:: WHAT YOU NEED TO DO ::
Your task is to output all the records below, word for word.

:: SOURCE DATA ::
━━━━
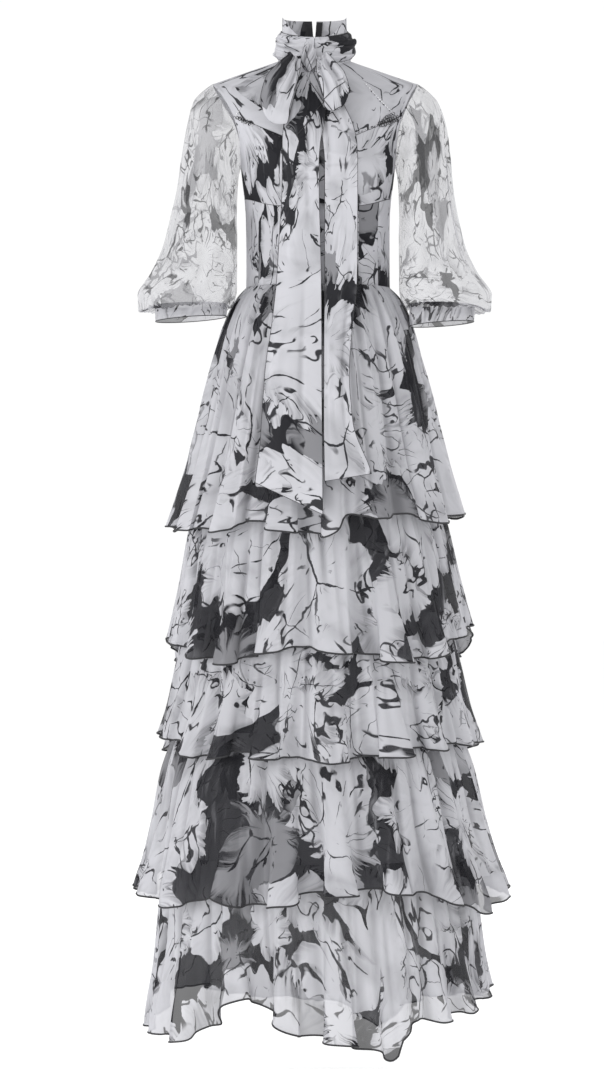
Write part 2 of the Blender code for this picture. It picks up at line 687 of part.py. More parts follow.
# The flounces. Each has a table of its half width by height, its count of waves all round, how far
# they stand out at the hem, and the hem's drops across the front.
FLOUNCES = {
    "tier_1": {
        "width": Sections(
            "height half_width",
            (
                (-0.3736, 0.1125),
                (-0.389, 0.1290),
                (-0.4455, 0.1570),
                (-0.507, 0.1755),
                (-0.554, 0.1880),
                (-0.596, 0.1980),
                (-0.630, 0.2070),
                (-0.668, 0.2170),
                (-0.740, 0.2400),
                (-0.775, 0.2520),
            ),
        ),
        "waves": 16,
        "reach": 0.014,
        "rows": 6,
        "hem": -0.768,
        "drops": ((-1, 0.000), (-0.7, 0.006), (-0.45, -0.004), (-0.1, 0.010), (0.03, 0.014),
                  (0.2, -0.016), (0.55, -0.018), (0.8, -0.010), (1, -0.024)),
    },
    "tier_2": {
        "width": Sections(
            "height half_width",
            ((-0.700, 0.1917), (-0.776, 0.2130), (-0.860, 0.2330), (-0.930, 0.2520),
             (-0.975, 0.2680)),
        ),
        "waves": 18,
        "reach": 0.016,
        "rows": 4,
        "hem": -0.972,
        "drops": ((-1, -0.010), (-0.75, 0.014), (-0.55, 0.020), (-0.33, -0.002), (-0.15, -0.010),
                  (0.05, 0.000), (0.4, 0.014), (0.6, 0.018), (0.85, -0.008), (1, -0.038)),
    },
    "tier_3": {
        "width": Sections(
            "height half_width",
            ((-0.905, 0.2117), (-0.985, 0.2320), (-1.060, 0.2480), (-1.120, 0.2680),
             (-1.150, 0.2780)),
        ),
        "waves": 18,
        "reach": 0.016,
        "rows": 4,
        "hem": -1.142,
        "drops": ((-1, -0.026), (-0.85, -0.022), (-0.5, 0.002), (-0.1, 0.012), (0.2, 0.010),
                  (0.6, 0.000), (0.85, -0.012), (1, -0.018)),
    },
    "tier_4": {
        "width": Sections(
            "height half_width",
            ((-1.095, 0.2297), (-1.165, 0.2480), (-1.250, 0.2700), (-1.320, 0.2930),
             (-1.365, 0.3080)),
        ),
        "waves": 20,
        "reach": 0.019,
        "rows": 4,
        "hem": -1.366,
        "drops": ((-1, 0.000), (-0.85, 0.018), (-0.62, 0.019), (-0.58, -0.006), (-0.4, -0.022),
                  (-0.15, 0.014), (0.15, -0.004), (0.3, 0.003), (0.48, 0.006), (0.7, 0.008),
                  (0.85, 0.022), (1, -0.004)),
    },
    "tier_5": {
        "width": Sections(
            "height half_width",
            ((-1.300, 0.2467), (-1.380, 0.2630), (-1.480, 0.2750), (-1.560, 0.2880),
             (-1.620, 0.2980)),
        ),
        "waves": 20,
        "reach": 0.017,
        "rows": 4,
        "hem": -1.592,
        "drops": ((-1, 0.010), (-0.85, 0.008), (-0.6, -0.006), (-0.45, -0.044), (-0.25, -0.028),
                  (-0.12, 0.012), (0.05, 0.022), (0.22, 0.044), (0.33, 0.010), (0.5, -0.006),
                  (0.75, -0.022), (0.9, -0.034), (1, -0.058)),
    },
}
HEM_LIFT_AT_CREST = 0.004
BACK_HEM_SHIFT = 0.45  # moves the back's drops away from where the front has them
WAVE_POWER = 1.5
WAVE_DRIFTS = ((3, 0.050, 1.0), (5, 0.035, 2.1))  # turns round the hem, size and where each begins
WAVE_GAIN_MEAN = 0.78
WAVE_GAIN_SWING = 0.22
WAVE_GAIN_START = 0.7


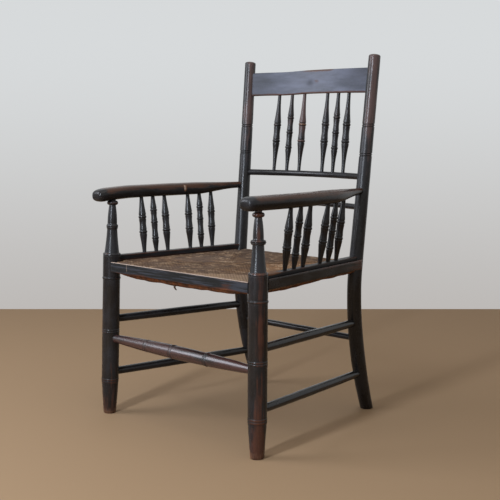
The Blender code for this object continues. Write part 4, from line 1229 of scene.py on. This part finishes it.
def floor():
    """A pale floor that ends at a straight line behind the chair."""
    ahead = Vector((-math.sin(CAMERA_HEADING), math.cos(CAMERA_HEADING), 0.0))
    aside = Vector((math.cos(CAMERA_HEADING), math.sin(CAMERA_HEADING), 0.0)) * 8
    far = Vector((CAMERA_PLACE.x, CAMERA_PLACE.y, 0.0)) + ahead * WALL_DISTANCE
    close = far - ahead * 10
    mesh = bpy.data.meshes.new("floor")
    mesh.from_pydata([far - aside, far + aside, close + aside, close - aside], [], [(3, 2, 1, 0)])
    material, tree, shader = new_material("pale_floor")
    values = {"Base Color": (0.36, 0.237, 0.135, 1.0), "Roughness": 0.75, "Specular IOR Level": 0.2}
    connect(tree, shader, values)
    mesh.materials.append(material)
    add_object("floor", mesh)


def surroundings():
    """A pale wall for the camera and the reflections, and a weaker even light on the chair."""
    world = bpy.data.worlds.new("studio")
    bpy.context.scene.world = world
    world.use_nodes = True
    tree = world.node_tree
    direction = node(tree, "ShaderNodeTexCoord").outputs["Generated"]
    height = step_up(tree, part_of(tree, direction, 2), -0.24, 0.09)
    wall = tint(tree, height, (0.49, 0.465, 0.445), (0.68, 0.7, 0.71))
    path = node(tree, "ShaderNodeLightPath").outputs
    seen = calc(tree, "MAXIMUM", path["Is Glossy Ray"], path["Is Transmission Ray"])
    seen = calc(tree, "MAXIMUM", path["Is Camera Ray"], seen)
    shown = node(tree, "ShaderNodeBackground", {"Color": wall, "Strength": 1.0}).outputs[0]
    even = {"Color": (1.0, 0.97, 0.94, 1.0), "Strength": 0.27}
    lit = node(tree, "ShaderNodeBackground", even).outputs[0]
    both = node(tree, "ShaderNodeMixShader", {0: seen, 1: lit, 2: shown}).outputs[0]
    connect(tree, tree.nodes["World Output"], {"Surface": both})


def lamps():
    for name, place, target, size, power, colour in LAMPS:
        lamp = bpy.data.lights.new(name, "AREA")
        lamp.shape = "RECTANGLE"
        lamp.size, lamp.size_y = size
        lamp.energy = power
        lamp.color = colour
        light = add_object(name, lamp)
        light.visible_camera = False
        light.location = place
        light.rotation_euler = (Vector(target) - Vector(place)).to_track_quat("-Z", "Y").to_euler()


def camera():
    lens = bpy.data.cameras.new("camera")
    lens.sensor_fit = "HORIZONTAL"
    lens.sensor_width = 36.0
    lens.lens = 71.62
    lens.shift_x = 0.00238
    lens.shift_y = -0.05797
    viewer = add_object("camera", lens)
    viewer.location = CAMERA_PLACE
    viewer.rotation_euler = (CAMERA_TILT, 0.0, CAMERA_HEADING)
    bpy.context.scene.camera = viewer
    bpy.context.scene.view_settings.view_transform = "Standard"


def main():
    for word in SIDES:
        front_leg(word)
        back_post(word)
        arm(word)
        arm_spindles(word)
    front_stretcher()
    side_and_back_stretchers()
    bowed_rod("back_rod_upper", *UPPER_ROD, 22.0)
    bowed_rod("back_rod_lower", *LOWER_ROD, 23.0)
    crest_rail()
    back_spindles()
    strips_and_rails()
    rush_seat()
    rush_core()
    broken_cord()
    bare_rails()
    floor()
    surroundings()
    lamps()
    camera()


main()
━━━━
:: ANSWER TO THIS PROBLEM ::
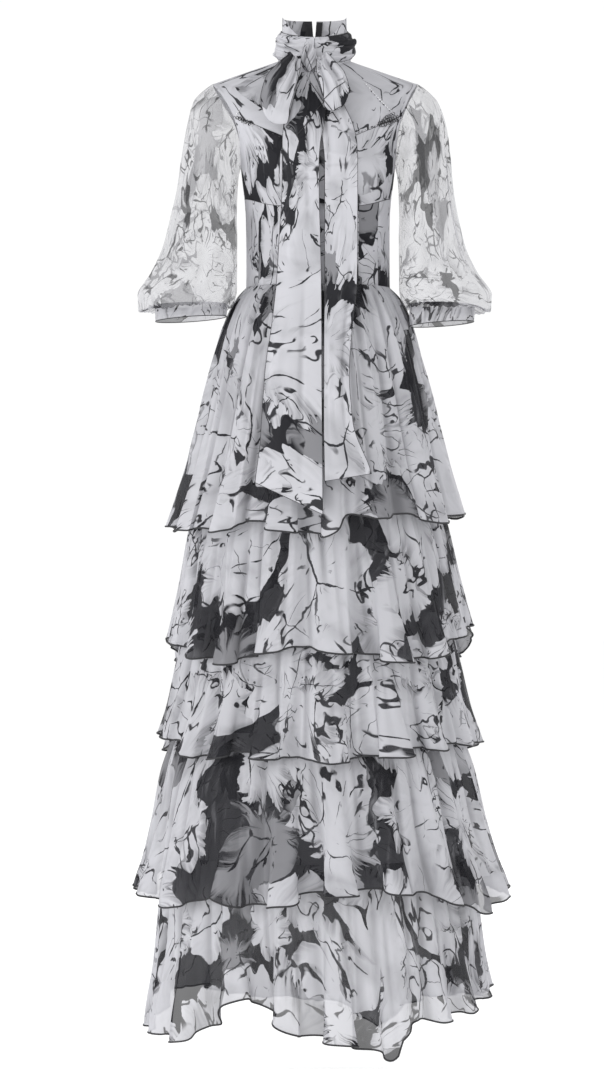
Write part 2 of the Blender code for this picture. It picks up at line 687 of part.py. More parts follow.
# The flounces. Each has a table of its half width by height, its count of waves all round, how far
# they stand out at the hem, and the hem's drops across the front.
FLOUNCES = {
    "tier_1": {
        "width": Sections(
            "height half_width",
            (
                (-0.3736, 0.1125),
                (-0.389, 0.1290),
                (-0.4455, 0.1570),
                (-0.507, 0.1755),
                (-0.554, 0.1880),
                (-0.596, 0.1980),
                (-0.630, 0.2070),
                (-0.668, 0.2170),
                (-0.740, 0.2400),
                (-0.775, 0.2520),
            ),
        ),
        "waves": 16,
        "reach": 0.014,
        "rows": 6,
        "hem": -0.768,
        "drops": ((-1, 0.000), (-0.7, 0.006), (-0.45, -0.004), (-0.1, 0.010), (0.03, 0.014),
                  (0.2, -0.016), (0.55, -0.018), (0.8, -0.010), (1, -0.024)),
    },
    "tier_2": {
        "width": Sections(
            "height half_width",
            ((-0.700, 0.1917), (-0.776, 0.2130), (-0.860, 0.2330), (-0.930, 0.2520),
             (-0.975, 0.2680)),
        ),
        "waves": 18,
        "reach": 0.016,
        "rows": 4,
        "hem": -0.972,
        "drops": ((-1, -0.010), (-0.75, 0.014), (-0.55, 0.020), (-0.33, -0.002), (-0.15, -0.010),
                  (0.05, 0.000), (0.4, 0.014), (0.6, 0.018), (0.85, -0.008), (1, -0.038)),
    },
    "tier_3": {
        "width": Sections(
            "height half_width",
            ((-0.905, 0.2117), (-0.985, 0.2320), (-1.060, 0.2480), (-1.120, 0.2680),
             (-1.150, 0.2780)),
        ),
        "waves": 18,
        "reach": 0.016,
        "rows": 4,
        "hem": -1.142,
        "drops": ((-1, -0.026), (-0.85, -0.022), (-0.5, 0.002), (-0.1, 0.012), (0.2, 0.010),
                  (0.6, 0.000), (0.85, -0.012), (1, -0.018)),
    },
    "tier_4": {
        "width": Sections(
            "height half_width",
            ((-1.095, 0.2297), (-1.165, 0.2480), (-1.250, 0.2700), (-1.320, 0.2930),
             (-1.365, 0.3080)),
        ),
        "waves": 20,
        "reach": 0.019,
        "rows": 4,
        "hem": -1.366,
        "drops": ((-1, 0.000), (-0.85, 0.018), (-0.62, 0.019), (-0.58, -0.006), (-0.4, -0.022),
                  (-0.15, 0.014), (0.15, -0.004), (0.3, 0.003), (0.48, 0.006), (0.7, 0.008),
                  (0.85, 0.022), (1, -0.004)),
    },
    "tier_5": {
        "width": Sections(
            "height half_width",
            ((-1.300, 0.2467), (-1.380, 0.2630), (-1.480, 0.2750), (-1.560, 0.2880),
             (-1.620, 0.2980)),
        ),
        "waves": 20,
        "reach": 0.017,
        "rows": 4,
        "hem": -1.592,
        "drops": ((-1, 0.010), (-0.85, 0.008), (-0.6, -0.006), (-0.45, -0.044), (-0.25, -0.028),
                  (-0.12, 0.012), (0.05, 0.022), (0.22, 0.044), (0.33, 0.010), (0.5, -0.006),
                  (0.75, -0.022), (0.9, -0.034), (1, -0.058)),
    },
}
HEM_LIFT_AT_CREST = 0.004
BACK_HEM_SHIFT = 0.45  # moves the back's drops away from where the front has them
WAVE_POWER = 1.5
WAVE_DRIFTS = ((3, 0.050, 1.0), (5, 0.035, 2.1))  # turns round the hem, size and where each begins
WAVE_GAIN_MEAN = 0.78
WAVE_GAIN_SWING = 0.22
WAVE_GAIN_START = 0.7


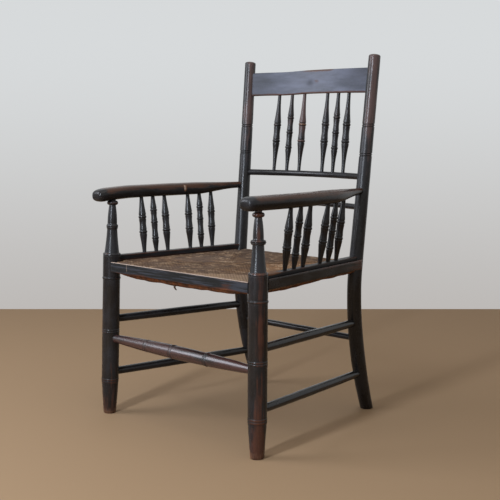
The Blender code for this object continues. Write part 4, from line 1229 of scene.py on. This part finishes it.
def floor():
    """A pale floor that ends at a straight line behind the chair."""
    ahead = Vector((-math.sin(CAMERA_HEADING), math.cos(CAMERA_HEADING), 0.0))
    aside = Vector((math.cos(CAMERA_HEADING), math.sin(CAMERA_HEADING), 0.0)) * 8
    far = Vector((CAMERA_PLACE.x, CAMERA_PLACE.y, 0.0)) + ahead * WALL_DISTANCE
    close = far - ahead * 10
    mesh = bpy.data.meshes.new("floor")
    mesh.from_pydata([far - aside, far + aside, close + aside, close - aside], [], [(3, 2, 1, 0)])
    material, tree, shader = new_material("pale_floor")
    values = {"Base Color": (0.36, 0.237, 0.135, 1.0), "Roughness": 0.75, "Specular IOR Level": 0.2}
    connect(tree, shader, values)
    mesh.materials.append(material)
    add_object("floor", mesh)


def surroundings():
    """A pale wall for the camera and the reflections, and a weaker even light on the chair."""
    world = bpy.data.worlds.new("studio")
    bpy.context.scene.world = world
    world.use_nodes = True
    tree = world.node_tree
    direction = node(tree, "ShaderNodeTexCoord").outputs["Generated"]
    height = step_up(tree, part_of(tree, direction, 2), -0.24, 0.09)
    wall = tint(tree, height, (0.49, 0.465, 0.445), (0.68, 0.7, 0.71))
    path = node(tree, "ShaderNodeLightPath").outputs
    seen = calc(tree, "MAXIMUM", path["Is Glossy Ray"], path["Is Transmission Ray"])
    seen = calc(tree, "MAXIMUM", path["Is Camera Ray"], seen)
    shown = node(tree, "ShaderNodeBackground", {"Color": wall, "Strength": 1.0}).outputs[0]
    even = {"Color": (1.0, 0.97, 0.94, 1.0), "Strength": 0.27}
    lit = node(tree, "ShaderNodeBackground", even).outputs[0]
    both = node(tree, "ShaderNodeMixShader", {0: seen, 1: lit, 2: shown}).outputs[0]
    connect(tree, tree.nodes["World Output"], {"Surface": both})


def lamps():
    for name, place, target, size, power, colour in LAMPS:
        lamp = bpy.data.lights.new(name, "AREA")
        lamp.shape = "RECTANGLE"
        lamp.size, lamp.size_y = size
        lamp.energy = power
        lamp.color = colour
        light = add_object(name, lamp)
        light.visible_camera = False
        light.location = place
        light.rotation_euler = (Vector(target) - Vector(place)).to_track_quat("-Z", "Y").to_euler()


def camera():
    lens = bpy.data.cameras.new("camera")
    lens.sensor_fit = "HORIZONTAL"
    lens.sensor_width = 36.0
    lens.lens = 71.62
    lens.shift_x = 0.00238
    lens.shift_y = -0.05797
    viewer = add_object("camera", lens)
    viewer.location = CAMERA_PLACE
    viewer.rotation_euler = (CAMERA_TILT, 0.0, CAMERA_HEADING)
    bpy.context.scene.camera = viewer
    bpy.context.scene.view_settings.view_transform = "Standard"


def main():
    for word in SIDES:
        front_leg(word)
        back_post(word)
        arm(word)
        arm_spindles(word)
    front_stretcher()
    side_and_back_stretchers()
    bowed_rod("back_rod_upper", *UPPER_ROD, 22.0)
    bowed_rod("back_rod_lower", *LOWER_ROD, 23.0)
    crest_rail()
    back_spindles()
    strips_and_rails()
    rush_seat()
    rush_core()
    broken_cord()
    bare_rails()
    floor()
    surroundings()
    lamps()
    camera()


main()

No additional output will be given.